On the technology side of things, we’ve seen continued progress – and some stumbles – on the part of utilities, energy companies and third-party providers working to integrate distributed resources.

On the policy side of things, the Trump administration’s efforts to bail out the coal industry have failed to overcome the realities of ever-cheaper renewable energy. Meanwhile, states like California, New York, Hawaii, Arizona, and many others are upping their commitment to a low-carbon future.

This bigger-picture view was summed up neatly at our Wood Mackenzie Power & Renewables conference in November, where Prajit Ghosh, head of global strategy, pointed out that solar, wind and energy storage are on a cost decline path that puts them in position to knock not just coal and nuclear power, but potentially natural gas-fired generation as well. That’s already happening in California, where retiring nuclear plants and proposed new natural gas plants are being replaced by combinations of solar, energy storage, demand response and energy efficiency. But even in Texas, North Carolina, and the fracking gas-rich territory of mid-Atlantic grid operator PJM, “a lot of gas is being replaced by renewables. It’s a reasonable question to ask: Are we already in this new paradigm where solar, storage and wind are the default choice?”

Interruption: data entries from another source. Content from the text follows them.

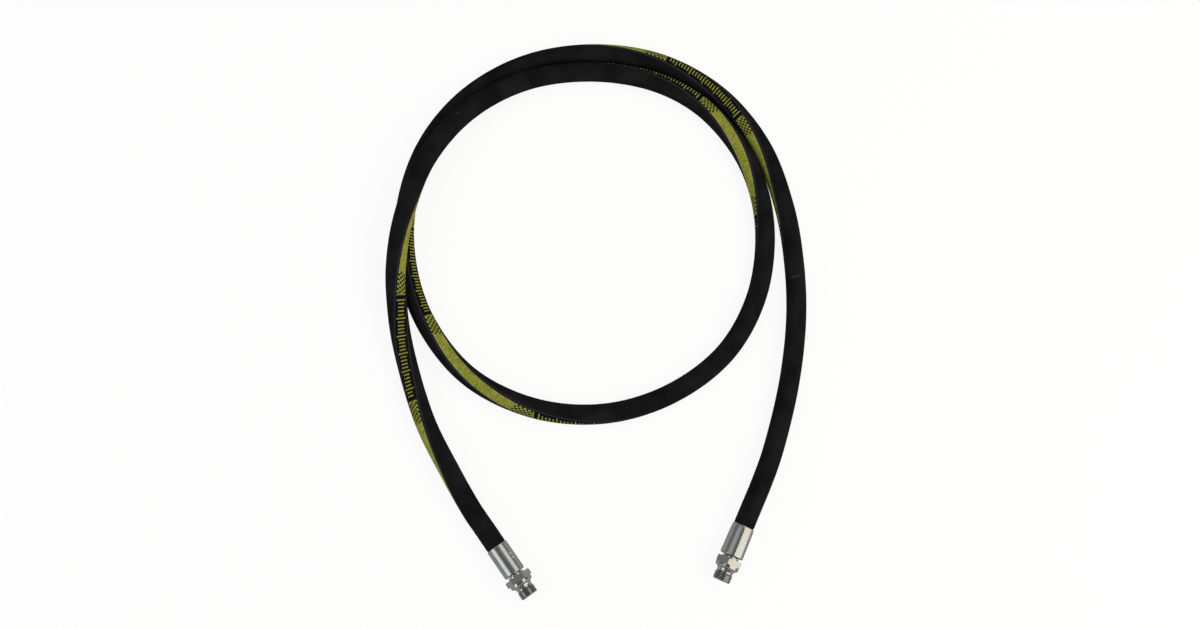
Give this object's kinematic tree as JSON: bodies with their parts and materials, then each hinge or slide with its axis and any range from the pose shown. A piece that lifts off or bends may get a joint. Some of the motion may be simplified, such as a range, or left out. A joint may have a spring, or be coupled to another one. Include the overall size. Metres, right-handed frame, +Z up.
{
  "type": "hydraulic hose assembly",
  "caption": "Wire-braided hydraulic hose lying in a loop, with a crimped ferrule and a hexagon insert with a male pipe thread and sealing collar at each end.",
  "frame": {"origin": "on the surface that the assembly lies on, under the middle of its outline", "axes": "+Z up, +Y from the two fittings towards the far side of the loop, +X from fitting B's side to fitting A's side"},
  "size_m": [0.3997, 0.5421, 0.0395],
  "materials": {
    "cover_rubber": "matt black oil-resistant synthetic rubber with a fine wrapped-cloth texture and a printed band",
    "tube_rubber": "smooth black nitrile rubber",
    "braid_wire": "braided high-tensile steel wire, brass-tinted grey",
    "zinc_plated_steel": "bright zinc-plated turned steel with a clear, slightly warm passivation"
  },
  "bodies": {
    "root": {"hose_cover": "cover_rubber", "outer_wire_braid": "braid_wire", "insulation_layer": "tube_rubber", "inner_wire_braid": "braid_wire", "hose_inner_tube": "tube_rubber", "ferrule_a": "zinc_plated_steel", "ferrule_b": "zinc_plated_steel", "insert_a": "zinc_plated_steel", "insert_b": "zinc_plated_steel"}
  },
  "joints": []
}
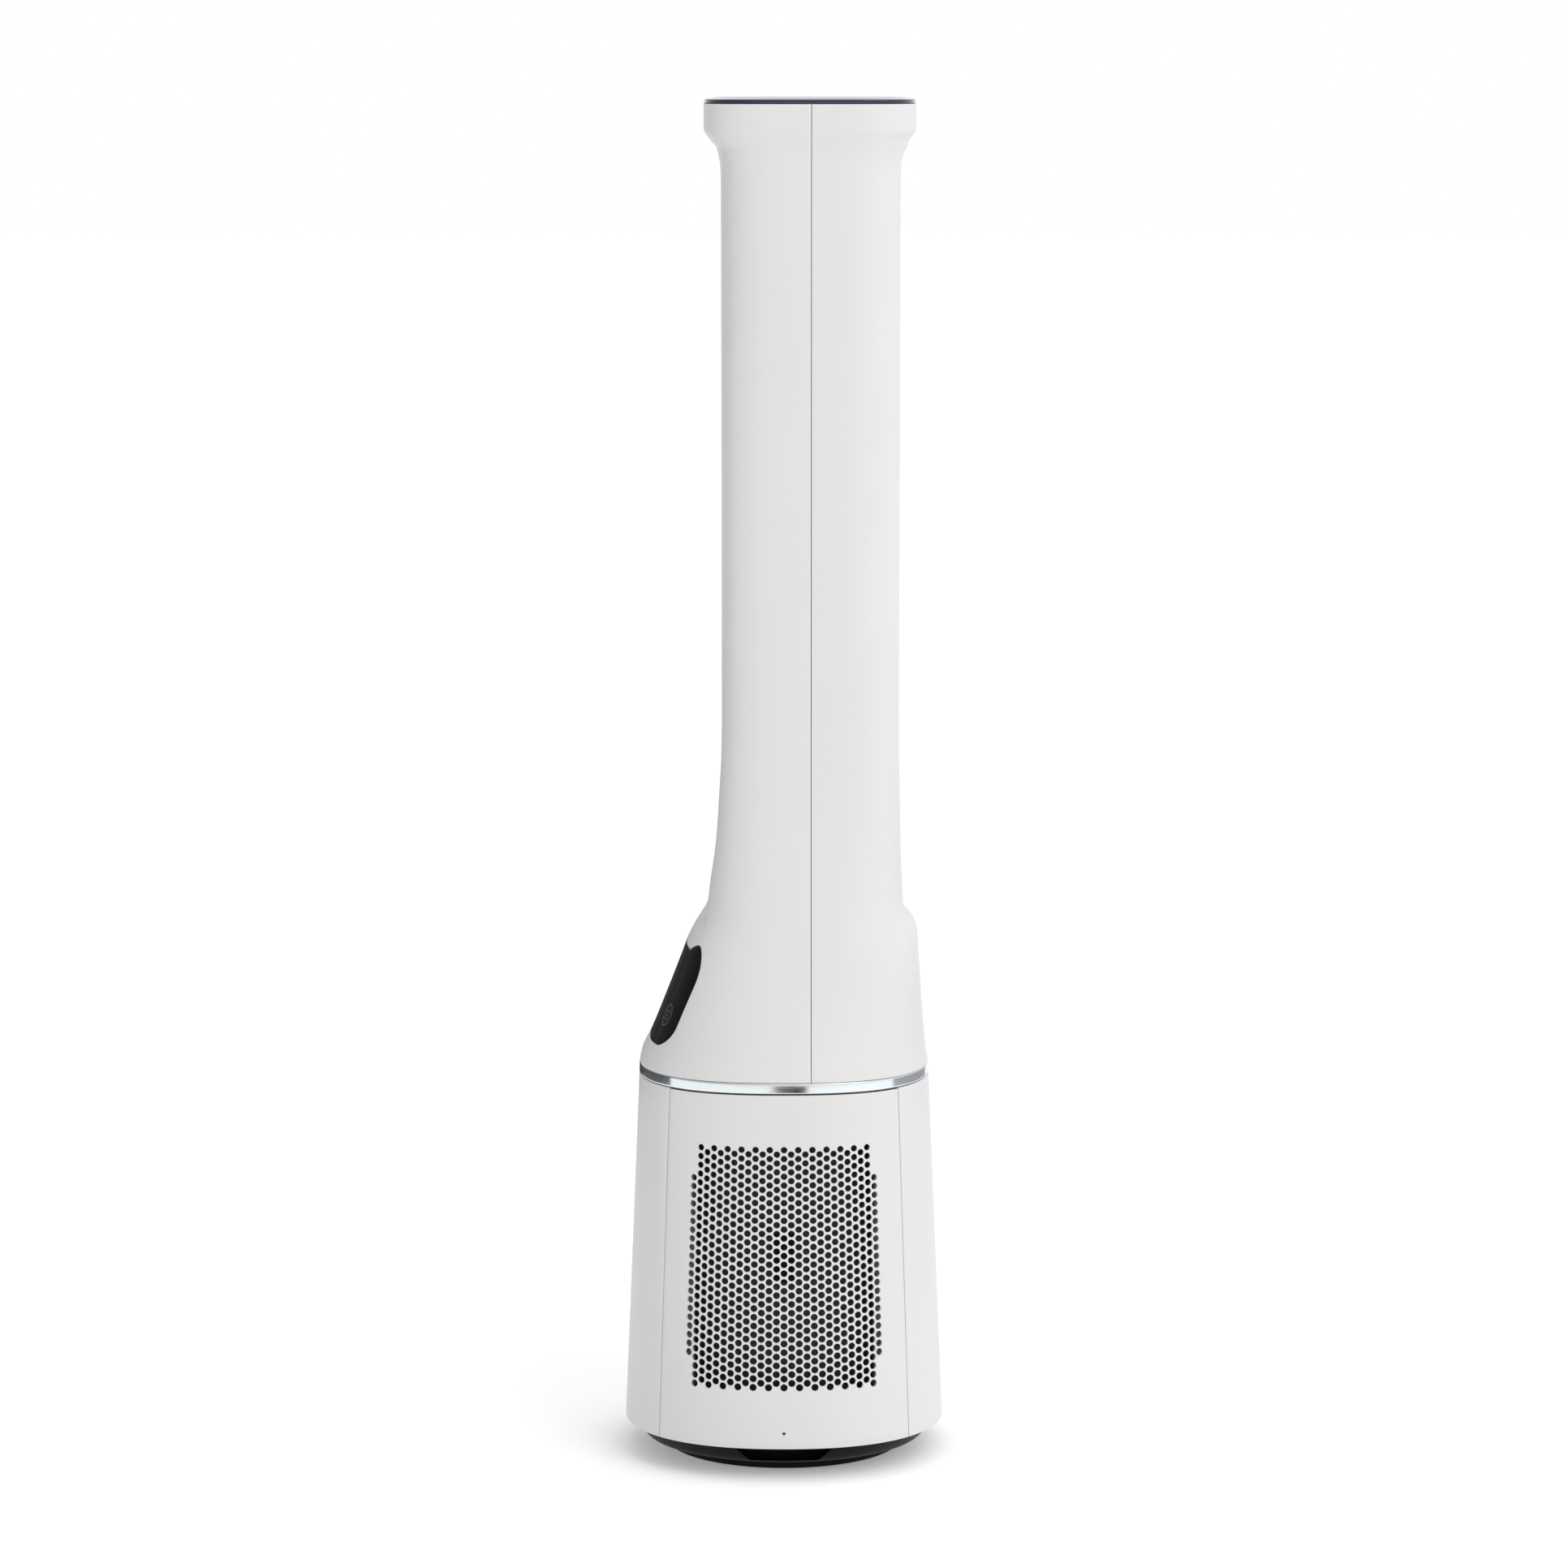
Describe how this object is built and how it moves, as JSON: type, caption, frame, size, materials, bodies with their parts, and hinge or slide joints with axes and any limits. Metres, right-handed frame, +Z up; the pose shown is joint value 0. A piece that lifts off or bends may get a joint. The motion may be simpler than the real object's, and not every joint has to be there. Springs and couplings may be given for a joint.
{
  "type": "tower air purifier",
  "caption": "Slim tower air purifier and fan: tapered filter base with perforated side covers, bright ring, and two hollow wings with an open gap.",
  "frame": {"origin": "on the floor, under the middle of the square base", "axes": "+Z up, the display faces -Y, the two perforated covers face +X and -X"},
  "size_m": [0.265, 0.265, 1.12],
  "materials": {
    "white_shell": "satin moulded",
    "black_plastic": "satin moulded",
    "bright_ring": "brushed and plated",
    "smoked_lens": "glossy",
    "navy_lid": "glossy",
    "filter_paper": "pleated paper",
    "dark_mesh": "woven mesh",
    "grey_plastic": "moulded",
    "steel": "zinc plated",
    "nylon": "moulded",
    "rubber": "matte",
    "circuit_board": "solder mask"
  },
  "bodies": {
    "foot": {"foot_disc": "black_plastic", "rubber_foot_1": "rubber", "rubber_foot_2": "rubber", "rubber_foot_3": "rubber", "rubber_foot_4": "rubber", "ring_gear": "nylon", "bearing_ring": "nylon"},
    "tower": {"plinth": "black_plastic", "swivel_hub": "grey_plastic", "hub_retaining_ring": "steel", "swivel_motor": "steel", "main_board": "circuit_board", "power_inlet": "black_plastic", "filter_tray": "grey_plastic", "corner_post_1": "grey_plastic", "corner_post_2": "grey_plastic", "corner_post_3": "grey_plastic", "corner_post_4": "grey_plastic", "base_front_panel": "white_shell", "base_rear_panel": "white_shell", "filter_right": "filter_paper", "filter_left": "filter_paper", "prefilter_right": "dark_mesh", "prefilter_left": "dark_mesh", "filter_tab_right": "black_plastic", "filter_tab_left": "black_plastic", "fan_deck": "grey_plastic", "deck_screw_1": "steel", "deck_screw_2": "steel", "deck_screw_3": "steel", "deck_screw_4": "steel", "trim_ring": "bright_ring", "flow_guide": "grey_plastic", "fan_motor": "steel", "motor_bracket": "steel", "front_shell": "white_shell", "rear_shell": "white_shell", "gap_panel_right": "white_shell", "gap_panel_left": "white_shell", "gap_saddle": "white_shell", "ceiling_panel": "white_shell", "top_lid": "navy_lid", "display_lens": "smoked_lens", "display_board": "circuit_board", "vane_motor_right": "steel", "vane_motor_left": "steel", "cover_catch_right": "black_plastic", "cover_catch_left": "black_plastic"},
    "cover_right": {"side_cover_right": "white_shell"},
    "cover_left": {"side_cover_left": "white_shell"},
    "fan": {"impeller": "grey_plastic", "motor_shaft": "steel", "impeller_nut": "steel"},
    "vane_right": {"outlet_vane_right": "black_plastic"},
    "vane_left": {"outlet_vane_left": "black_plastic"},
    "pinion": {"pinion_gear": "nylon"}
  },
  "joints": [
    {"name": "tower_swivel", "type": "hinge", "parent": "foot", "child": "tower", "pos_m": [0, 0, 0.012], "axis": [0, 0, 1], "range_deg": [-45, 45]},
    {"name": "pinion_spin", "type": "hinge", "parent": "tower", "child": "pinion", "pos_m": [0, 0.054, 0.011], "axis": [0, 0, 1], "range_deg": [-225, 225]},
    {"name": "fan_spin", "type": "hinge", "parent": "tower", "child": "fan", "pos_m": [0, 0, 0.345], "axis": [0, 0, 1], "continuous": true},
    {"name": "cover_right_tilt", "type": "hinge", "parent": "tower", "child": "cover_right", "pos_m": [0.1202, 0, 0.3176], "axis": [0, -1, 0], "range_deg": [0, 20]},
    {"name": "cover_left_tilt", "type": "hinge", "parent": "tower", "child": "cover_left", "pos_m": [-0.1202, 0, 0.3176], "axis": [0, 1, 0], "range_deg": [0, 20]},
    {"name": "vane_right_turn", "type": "hinge", "parent": "tower", "child": "vane_right", "pos_m": [0.0365, 0.045, 0.78], "axis": [0, 0, 1], "range_deg": [-25, 25]},
    {"name": "vane_left_turn", "type": "hinge", "parent": "tower", "child": "vane_left", "pos_m": [-0.0365, 0.045, 0.78], "axis": [0, 0, 1], "range_deg": [-25, 25]}
  ],
  "couplings": [
    {"joint": "pinion_spin", "follows": "tower_swivel", "ratio": 5},
    {"joint": "vane_left_turn", "follows": "vane_right_turn", "ratio": -1}
  ]
}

Utility requests for proposals that incorporate more energy storage with renewables are proving out this prediction, according to Ravi Manghani, energy storage research director for Wood Mackenzie Power & Renewables. This year has seen solar-plus-storage systems coming in at merely a $6 to $7 per megawatt-hour premium over their solar-only competition, and over the next five years, falling battery prices and continued federal investment tax credit (ITC) support for battery-backed solar will drive down costs to ranges that are directly competitive with natural gas, he said.